An apple should be not far from the tree
Where it ripens in the fall.

Locally grown and locally eaten
Is globally good, good, good for us all.


If I were a berry I expect I'd be very
Contrary and hardly inclined
To get shipped out from Chile
To a store in North Philly,
Hey, I'd have to be out of my mind.
It seems paradoxic and carbon dioxic
That we force all our food to commute
Wasting gallons of fuel,
Which we know isn't cool
For people or planets or fruit.
A berry is fine not far from its vine,
Near the farmer's market stall.

Locally grown and locally eaten
Is globally good, good, good for us all.


So when you're walking the aisle
Past a beautiful pile
Of the fruit you might want to take home,
Do not buy for your table
'Til you check out the label
And determine how far it did roam.

Aside from the karma of helping the farma
Who lives in your county or state.
There is one more good reason
To buy what's in season
The taste is incredibly great!
So keep buying foods from regional dudes,
Keep your carbon footprint small.

Locally grown and locally eaten
Is globally good, good, good for us all.
Good, good, good for us all.



© 2011 Limousine Music Co. & The Last Music Co. (ASCAP)
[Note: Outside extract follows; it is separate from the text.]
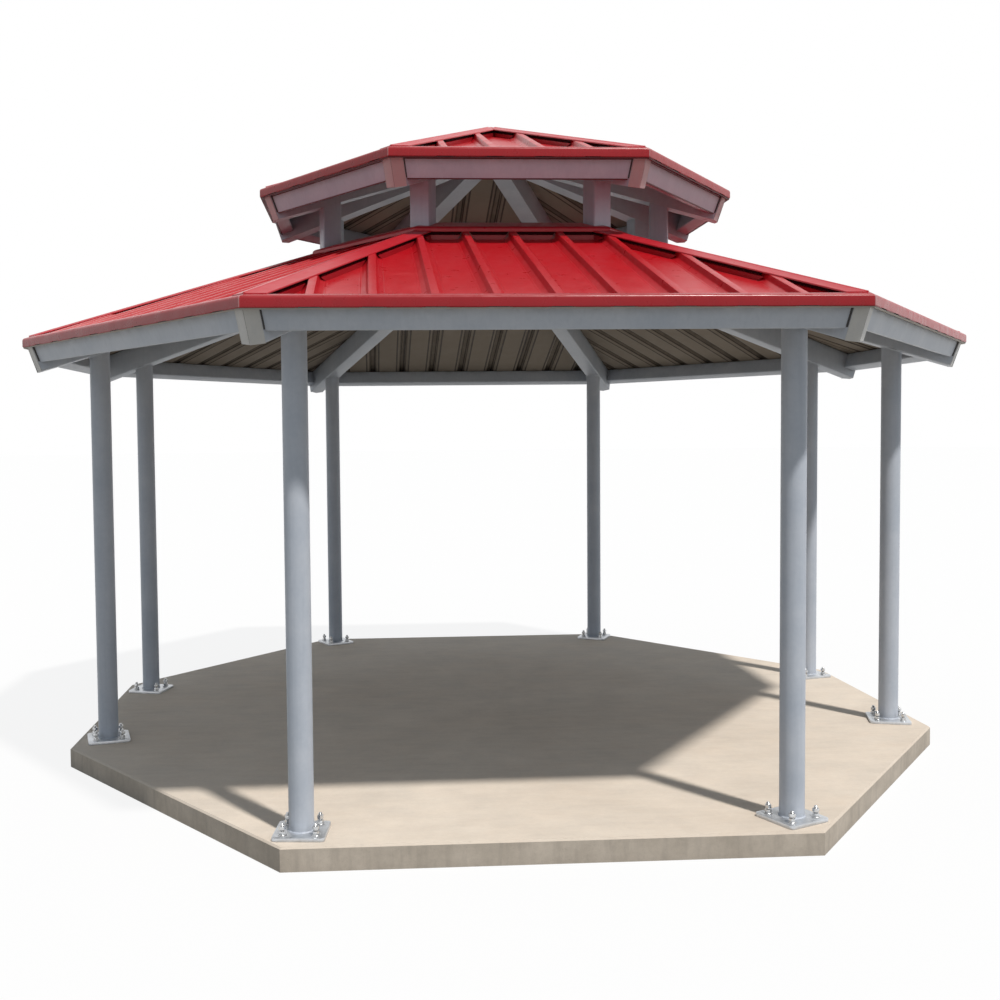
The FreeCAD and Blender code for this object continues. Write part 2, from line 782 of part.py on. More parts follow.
def make_ring_cap():
    """Cap round the foot of the lantern: a nose on the rib crests and a leaf behind it."""
    lengths = []
    inner = lantern_clearance()
    outer = inner + size("ring_cap_run")
    base = size("rib_rise")
    crown = base + size("ring_cap_nose")
    bevel = size("ring_cap_bevel")
    for side in sides:
        nose_profile = [
            (outer, lower.level(outer, base)),
            (outer, lower.level(outer, crown - bevel)),
            (outer - bevel, lower.level(outer - bevel, crown)),
            (inner, lower.level(inner, crown)),
            (inner, lower.level(inner, base)),
        ]
        nose = side.mitred_bar(nose_profile, size("mitre_gap") / 2)
        edge = size("lantern_apothem") - size("ring_width") / 2 / side.reach
        leaf_low = crown - size("ring_cap_sheet")
        leaf_profile = [
            (inner, lower.level(inner, leaf_low)),
            (inner, lower.level(inner, crown)),
            (edge, lower.level(edge, crown)),
            (edge, lower.level(edge, leaf_low)),
        ]
        inset = size("lantern_post") / 2 + size("joint_gap")
        leaf = side.mitred_bar(leaf_profile, inset)
        lengths.append(feature("RingCapLength", nose.fuse(leaf)))
    compound("ring_cap", lengths)


def hub_outline(radius):
    """Plan of the apex hub: one flat face square to each hip."""
    points = []
    for index, corner in enumerate(corners):
        neighbour = corners[(index + 1) % len(corners)]
        between = (corner.out + neighbour.out).normalize()
        points.append(between * (radius / corner.out.dot(between)))
    return points


def make_apex_hub():
    """Hub under the peak that the mitred upper rafters meet on."""
    bottoms = [
        corner.member_height(upper, size("rafter_width"), size("rafter_depth"), size("hub_radius"))
        for corner in corners
    ]
    tops = [
        upper.level(size("hub_radius") / corner.stretch, -size("sheet"))
        - corner.drop_slope * size("rafter_width") / 2
        for corner in corners
    ]
    plan = hub_outline(size("hub_radius"))
    low = [point + UP * min(bottoms) for point in plan]
    high = [point + UP * min(tops) for point in plan]
    keep(feature("Hub", prism_between(low, high)), "apex_hub")


def apex_cap():
    """Small pointed cap on the rib crests, inside the upper ends of the hip caps."""
    apothem = size("hub_radius") - size("joint_gap")
    base = size("rib_rise")
    crown = base + size("hip_cap_sheet")
    under = [corner.plan * apothem + UP * upper.level(apothem, base) for corner in corners]
    over = [corner.plan * apothem + UP * upper.level(apothem, crown) for corner in corners]
    under_peak = UP * upper.level(0, base)
    over_peak = UP * upper.level(0, crown)
    faces = []
    for i in range(len(corners)):
        j = (i + 1) % len(corners)
        faces.append((under[i], under[j], over[j], over[i]))
        faces.append((under[i], under[j], under_peak))
        faces.append((over[i], over[j], over_peak))
    return feature("ApexCap", solid_from(faces))


make_slab()
make_base_plates()
make_posts()
make_lower_rafters()
make_eave_beams()
make_ring_beams()
make_lantern_posts()
make_upper_rafters()
make_roof_panels()
make_trims()
make_ring_cap()
make_apex_hub()
doc.recompute()

# Nothing is written unless every object is sound
for thing in doc.Objects:
    if "Invalid" in thing.State or "Error" in thing.State:
        raise RuntimeError("%s did not build: %s" % (thing.Label, thing.State))
for thing in nodes:
    if thing.Shape.isNull() or not thing.Shape.isValid():
        raise RuntimeError("%s has no valid shape" % thing.Label)

os.makedirs("parts", exist_ok=True)
for thing in nodes:
    thing.Shape.exportStep("parts/%s.step" % thing.Label)
    count = len(thing.Shape.Solids)
    print("%-24s %2d solids %12.0f mm3" % (thing.Label, count, thing.Shape.Volume))
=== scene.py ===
"""Looks of the octagonal two-tier steel gazebo: folded sheets, fastenings, finishes and light.

Everything is in metres in the frame's own axes: +Z up, the front side facing -Y, the
origin at the middle of the slab's underside. Every ring of the octagon is named by its
apothem, the distance from the centre to its front side. A height called above is measured
upright from the flat pans of a roof tier. A distance called inset is measured square to
the upright plane through a hip.
"""

from __future__ import annotations

import logging
import math
from dataclasses import dataclass, field
from enum import Enum
from typing import Callable

import bmesh
import bpy
from mathutils import Matrix, Vector

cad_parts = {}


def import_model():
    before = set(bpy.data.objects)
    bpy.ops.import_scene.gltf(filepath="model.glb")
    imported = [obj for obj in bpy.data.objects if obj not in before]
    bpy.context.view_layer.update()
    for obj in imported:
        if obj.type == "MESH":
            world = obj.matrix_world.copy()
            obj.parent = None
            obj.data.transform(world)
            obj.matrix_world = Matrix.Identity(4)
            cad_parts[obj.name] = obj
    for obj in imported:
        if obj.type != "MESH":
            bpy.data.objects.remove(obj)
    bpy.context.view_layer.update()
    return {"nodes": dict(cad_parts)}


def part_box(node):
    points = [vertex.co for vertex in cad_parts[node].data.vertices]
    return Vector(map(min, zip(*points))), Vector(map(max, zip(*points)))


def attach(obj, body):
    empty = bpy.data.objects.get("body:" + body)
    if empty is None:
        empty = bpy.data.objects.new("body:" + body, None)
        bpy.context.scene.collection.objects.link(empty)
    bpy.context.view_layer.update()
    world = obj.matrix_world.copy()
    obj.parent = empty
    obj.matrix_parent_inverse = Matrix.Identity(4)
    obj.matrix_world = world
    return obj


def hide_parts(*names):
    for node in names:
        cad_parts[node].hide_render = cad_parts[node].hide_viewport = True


LOG = logging.getLogger("gazebo")
ROOT = "root"
UP = Vector((0.0, 0.0, 1.0))
MERGE = 1e-5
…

12 Nov 14 - 06:44 PM (#3676779)
Subject: RE: Origins: Locally Grown(Tom Chapin)-name that tune
From: Jim Dixon

There are certainly some similarities between LOCALLY GROWN and FRANKLIN D. ROOSEVELT'S BACK AGAIN. The metrical structure is nearly the same, and maybe even the chords are the same, but enough notes are different that I don't think you can say it's the same tune.

If Chapin did borrow a tune and modify it or adapt it, whether consciously or unconsciously, he's only doing what hundreds of folk singers have done before him.

By the way, since you're editing this for publication, I suggest that you either put every rhyming word at the end of a line like this:

If I were an apple
I'd be very unhapple
Traveling four thousand miles or more
From far off Tasmania,
In a shipping contain-ia
To a shelf in a New Jersey store.
Why should I be tortured
When some New Jersey orchard
Would be totally thrilled to the core
To pick me and crate me
And load me and freight me
Not four thousand miles, but four?
An apple should be
Not far from the tree
Where it ripens in the fall. [etc,]

Or, if you prefer internal rhyme rather than lots of short lines, use it consistently, like this:

If I were an apple I'd be very unhapple
Traveling four thousand miles or more
From far off Tasmania, in a shipping contain-ia
To a shelf in a New Jersey store.
Why should I be tortured when some New Jersey orchard
Would be totally thrilled to the core
To pick me and crate me and load me and freight me
Not four thousand miles, but four?
An apple should be not far from the tree
Where it ripens in the fall. [etc,]

Regardless, every verse should have the same number of lines, and the line breaks should come at places that are consistent from one verse to the next.

(The boldface is just to show you what I mean; I don't think you should use boldface in the publication.)